In the reservation the parties have formulated many questions relating to situations that have not yet arisen, as, for instance, as to the meaning of the word "children" as used in the will. It is apparent that the construction of that word may affect the interests of persons yet unborn. We have held many times that "advice is not given, and should not be given by the Superior Court, upon questions unrelated to contingencies which have arisen or to conditions that exist."Eaton v. Eaton,
Turning to the specific questions of the reservation, *196 we answer in so far as the contingencies that have arisen, and the conditions that exist warrant.
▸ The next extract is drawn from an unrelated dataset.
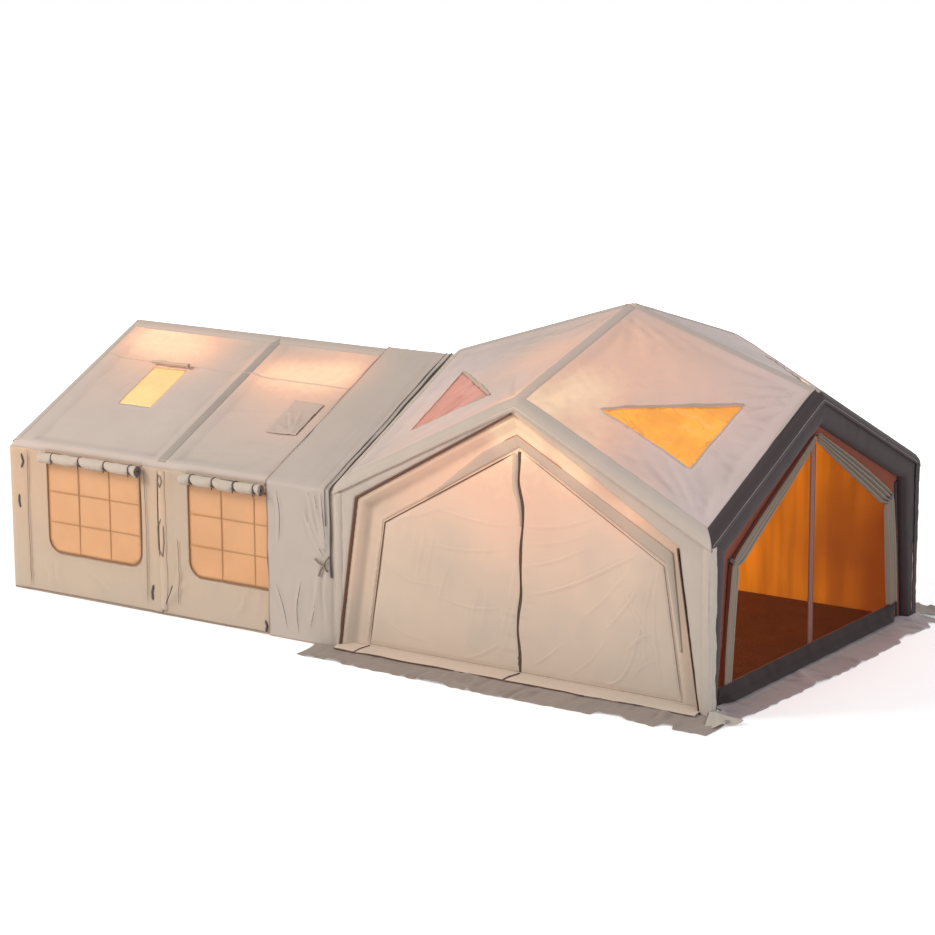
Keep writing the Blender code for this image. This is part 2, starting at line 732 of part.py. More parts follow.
def window_outline(left):
    """A window with round lower corners, in x and z."""
    right, low, high = left + WINDOW_WIDTH, WINDOW_SILL, WINDOW_SILL + WINDOW_HEIGHT
    points = []
    for middle, start in ((left + WINDOW_CORNER, math.pi), (right - WINDOW_CORNER, 1.5 * math.pi)):
        for i in range(WINDOW_CORNER_STEPS + 1):
            turn = start + 0.5 * math.pi * i / WINDOW_CORNER_STEPS
            across = middle + WINDOW_CORNER * math.cos(turn)
            points.append((across, low + WINDOW_CORNER * (1 + math.sin(turn))))
    return points + [(right, high), (left, high)]


def windows():
    return {
        "outer": window_outline(ANNEX_OUTER + END_TO_WINDOW),
        "inner": window_outline(MIDDLE_ARCH + MIDDLE_TO_WINDOW),
    }


def make_annex_walls():
    slope = annex_slope(-1)
    top = height(slope, 0, -ANNEX_HALF) - CANVAS - GAP * steepness(slope)
    wall = box_outline(ANNEX_OUTER, ANNEX_INNER, 0, top)
    pane_in = (CANVAS - FILM) / 2
    for side, north in (("front", -1), ("back", 1)):
        holes = tuple(windows().values())
        face, back = north * ANNEX_HALF, north * (ANNEX_HALF - CANVAS)
        keep("annex_%s_wall" % side, across_y(wall, face, back, holes), "wall_canvas")
        for name, hole in windows().items():
            pane = inset(hole, [GAP] * len(hole))
            face, back = north * (ANNEX_HALF - pane_in), north * (ANNEX_HALF - pane_in - FILM)
            keep("window_%s_%s" % (side, name), across_y(pane, face, back), "window_film")
    half, drop = ANNEX_WALL_BACK, CANVAS + GAP * steepness(slope)
    eave, peak = height(slope, 0, -half) - drop, ANNEX_RIDGE - drop
    gable = [(-half, 0), (half, 0), (half, eave), (0, peak), (-half, eave)]
    keep("annex_end_wall", across_x(gable, ANNEX_OUTER, ANNEX_OUTER + CANVAS), "wall_canvas")


def roll_outline(middle_y, middle_z, radius, start):
    """The end view of rolled canvas: one turn that steps in where the loose edge ends, from angle start."""
    points = []
    for i in range(ROLL_POINTS + 1):
        share = i / ROLL_POINTS
        turn, reach = start + 2 * math.pi * share, radius * (1 - ROLL_STEP_SHARE * share)
        points.append((middle_y + reach * math.cos(turn), middle_z + reach * math.sin(turn)))
    return points


def cover_ends(name):
    """Where a window's rolled cover starts and ends. The inner one stops short of the sleeve."""
    outline = windows()[name]
    left = min(u for u, _ in outline) - COVER_OVERLAP
    right = max(u for u, _ in outline) + COVER_OVERLAP
    return left, min(right, SLEEVE_START - COVER_OVERLAP)


def make_window_covers():
    middle_z = WINDOW_SILL + WINDOW_HEIGHT + COVER_LIFT
    for side, north, to_wall in (("front", -1, 0), ("back", 1, math.pi)):
        middle_y = north * (ANNEX_HALF + GAP + COVER_RADIUS)
        outline = roll_outline(middle_y, middle_z, COVER_RADIUS, to_wall)
        for name in ("outer", "inner"):
            left, right = cover_ends(name)
            origin = (left, middle_y, middle_z)
            keep("window_cover_%s_%s" % (side, name), across_x(outline, left, right), "wall_canvas", origin)


def make_skylight_covers():
    lights, slope = annex_skylights(), annex_slope(-1)
    steep = steepness(slope)
    (left, _), (right, _), (_, high), _ = lights["outer"]
    middle_z = height(slope, 0, high) + (SKYLIGHT_ROLL_RADIUS + GAP) * steep
    outline = roll_outline(high, middle_z, SKYLIGHT_ROLL_RADIUS, math.atan2(-1, slope[2]))
    roll = across_x(outline, left - FLAP_OVERLAP, right + FLAP_OVERLAP)
    keep("skylight_cover_outer", roll, "roof_canvas", (left, high, middle_z))
    over = inset(lights["inner"], [-FLAP_OVERLAP] * 4)
    raised = (slope[0] + GAP * steep + FLAP_THICK, *slope[1:])
    hinge_y = over[2][1]
    origin = (over[3][0], hinge_y, height(raised, 0, hinge_y))
    keep("skylight_cover_inner", roof_sheet([(over, (), raised)], FLAP_THICK), "roof_canvas", origin)


# Connecting sleeve


def sleeve_profile(out):
    """The annex's outline in y and z, moved out by a distance, from front foot over to back foot."""
    slope = annex_slope(-1)
    half, lift = ANNEX_HALF + out, out * steepness(slope)
    eave, peak = height(slope, 0, -half) + lift, ANNEX_RIDGE + lift
    return [(-half, 0), (-half, eave), (0, peak), (half, eave), (half, 0)]


def make_sleeve():
    outer, inner = sleeve_profile(GAP + CANVAS), sleeve_profile(GAP)
    flange = sleeve_profile(GAP + CANVAS - SLEEVE_FLANGE)
    turn_in = SLEEVE_END - CANVAS
    rings = []
    for (oy, oz), (iy, iz), (fy, fz) in zip(outer, inner, flange):
        rings.append([
            (SLEEVE_START, oy, oz), (SLEEVE_END, oy, oz), (SLEEVE_END, fy, fz),
            (turn_in, fy, fz), (turn_in, iy, iz), (SLEEVE_START, iy, iz),
        ])
    keep("connecting_sleeve", loft(rings), "beam_sleeve_canvas")


# Inflation valves


def disc_rings(profile, middle, out, ridge=0):
    """Rings round the Y axis from (radius, distance out, 1 or 0 for ridges or none)."""
    rings = []
    for radius, far, ridged in profile:
        ring = []
        for i in range(VALVE_SEGMENTS):
            turn = 2 * math.pi * i / VALVE_SEGMENTS
            on_ridge = i % (VALVE_SEGMENTS // CAP_RIDGES) == 0
            reach = radius + (ridge * ridged if on_ridge else 0)
            place = (reach * math.cos(turn), out * far, reach * math.sin(turn))
            ring.append(Vector(middle) + Vector(place))
        rings.append(ring)
    return rings


def add_valve(arch_name, cap_name, middle, out):
    """A valve seat fused to a post of an arch, and the screw cap over it. Out is 1 or -1 along Y."""
    ends = [(VALVE_RADIUS, -BEAM_RADIUS / 2, 0), (VALVE_RADIUS, VALVE_PROUD, 0)]
    cutter = keep(cap_name + "_seat", loft(disc_rings(ends, middle, out)), "valve_plastic")
    cutter.hide_render = True
    cutter.display_type = "WIRE"
    join = bpy.data.objects[arch_name].modifiers.new("valve_seat", "BOOLEAN")
    join.operation = "UNION"
    join.solver = "EXACT"
    join.object = cutter
    inside, outside = VALVE_RADIUS + GAP, VALVE_RADIUS + GAP + CAP_WALL
    floor, top = VALVE_PROUD + GAP, VALVE_PROUD + GAP + CAP_TOP
    profile = [
        (inside, floor, 0),
        (inside, CAP_RIM, 0),
        (outside, CAP_RIM, 0),
        (outside, top - CAP_RIDGE, 1),
        (outside - CAP_RIDGE, top, 0),
    ]
    cap = loft(disc_rings(profile, middle, out, CAP_RIDGE))
    keep(cap_name, cap, "valve_plastic", middle)


def make_valves():
    add_valve("hub_back_arch", "hub_valve_cap", (BEAM_LINE, HUB_HALF, VALVE_HEIGHT), 1)
    face = ANNEX_BEAM_LINE - BEAM_RADIUS
    add_valve("annex_middle_arch", "annex_valve_cap", (MIDDLE_ARCH, face, VALVE_HEIGHT), -1)


def main():
    clear_scene()
    tent = bpy.data.objects.new("tent", None)
    tent.location = (HUB_X, 0, 0)
    bpy.context.scene.collection.objects.link(tent)
    make_hub_frame()
    make_hub_roof()
    make_hub_walls()
    make_front_door()
    make_mesh_door()
    make_sliders()
    make_curtains()
    make_skirts()
    make_groundsheets()
    make_annex_frame()
    make_annex_roof()
    make_annex_walls()
    make_window_covers()
    make_skylight_covers()
    make_sleeve()
    make_valves()


main()
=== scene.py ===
"""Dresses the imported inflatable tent: cloth, film, net, webbing and small trim round its fixed frame.

Metres, +Z up. Shapes are written in the hub's own frame, whose middle is at x = HUB_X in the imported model.
"""

import math

import bpy
import numpy as np
from mathutils import Matrix, Vector
from mathutils.geometry import delaunay_2d_cdt


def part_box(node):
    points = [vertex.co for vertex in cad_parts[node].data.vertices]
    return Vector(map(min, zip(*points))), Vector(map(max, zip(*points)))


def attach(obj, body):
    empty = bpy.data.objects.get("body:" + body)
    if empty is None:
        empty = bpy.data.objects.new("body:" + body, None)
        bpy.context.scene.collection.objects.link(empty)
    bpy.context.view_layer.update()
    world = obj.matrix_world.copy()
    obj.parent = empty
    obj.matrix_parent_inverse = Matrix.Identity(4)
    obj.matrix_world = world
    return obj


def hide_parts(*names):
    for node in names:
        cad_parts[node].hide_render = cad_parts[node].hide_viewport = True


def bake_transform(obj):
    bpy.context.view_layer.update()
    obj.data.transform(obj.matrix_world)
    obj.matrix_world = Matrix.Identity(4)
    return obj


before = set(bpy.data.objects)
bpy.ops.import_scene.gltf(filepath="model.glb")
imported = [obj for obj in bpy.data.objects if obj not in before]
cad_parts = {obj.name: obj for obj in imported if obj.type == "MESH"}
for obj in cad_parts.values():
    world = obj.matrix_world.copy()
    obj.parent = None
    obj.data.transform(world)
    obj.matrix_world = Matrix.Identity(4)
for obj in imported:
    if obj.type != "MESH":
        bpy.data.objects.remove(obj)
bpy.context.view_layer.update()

bl_info = {
    "name": "Inflatable tent",
    "version": (1, 0, 0),
    "blender": (4, 5, 0),
    "location": "3D View > Sidebar > Tent",
    "description": "Cloth, film, net and small trim of an air-beam tent, built round its packed frame",
    "category": "Add Mesh",
}


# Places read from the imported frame


def low(node):
    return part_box(node)[0]


def high(node):
    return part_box(node)[1]


def middle_x(node):
    return (low(node).x + high(node).x) / 2


def highest_at(node, axis, value):
    """The height of a node's highest corner at one value of an axis."""
    found = [v.co.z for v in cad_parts[node].data.vertices if abs(v.co[axis] - value) < 0.001]
    return max(found)


CAD_CANVAS = 0.004
HUB_X = middle_x("hub_ridge_beam")
HALF = high("hub_roof_front_right").x - HUB_X
EAVE = low("hub_roof_front_right").z + CAD_CANVAS
APEX = high("hub_roof_front_right").z
FRONT_PEAK = highest_at("hub_roof_front_right", 1, -HALF)
SIDE_PEAK = highest_at("hub_roof_front_right", 0, HUB_X + HALF)
WALL = -low("hub_front_wall").y
BEAM = 0.10  # radius of an air beam with its sleeve
BEAM_LINE = HALF - BEAM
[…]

Q. I. As far as the children of the deceased nephew and niece are concerned, their interests have now vested.
Q. II. As to such children, they now have vested interests which they can dispose of.
Q. III. Children of a nephew or niece born after the death of the testator become members of the class of children to whom bequests are made.
Q. 5-I. The trust created by clause three of the will should be held as an entire and distinct trust fund subject to be diminished and increased by the terms of clauses two, four and five.
Q. 5-II. As an entire trust estate the net income to be fractionally distributed as described in the foregoing discussion.
Q. 5-III. No.
Q. 5-IV. The estate of a deceased nephew has only a possible interest in undistributed income, and a widow no interest apart from her general interest in her husband's estate.
Q. 5-V. The children of a deceased parent receive the fractional share of the clause-three fund deemed appropriated to the parent at his death, and so also of the widow's fund when it becomes available.
Q. 5-VI. No.
Q. 5-VII. A proper share proportional as to time in any earned, undistributed, apportionable income.
Q. 5-VIII, IX, X. These situations do not warrant an answer.
The Superior Court is advised to render judgment as to the several matters in which an adjudication is asked in accord with the foregoing answers to the questions submitted in the reservation.
In this opinion the other judges concurred.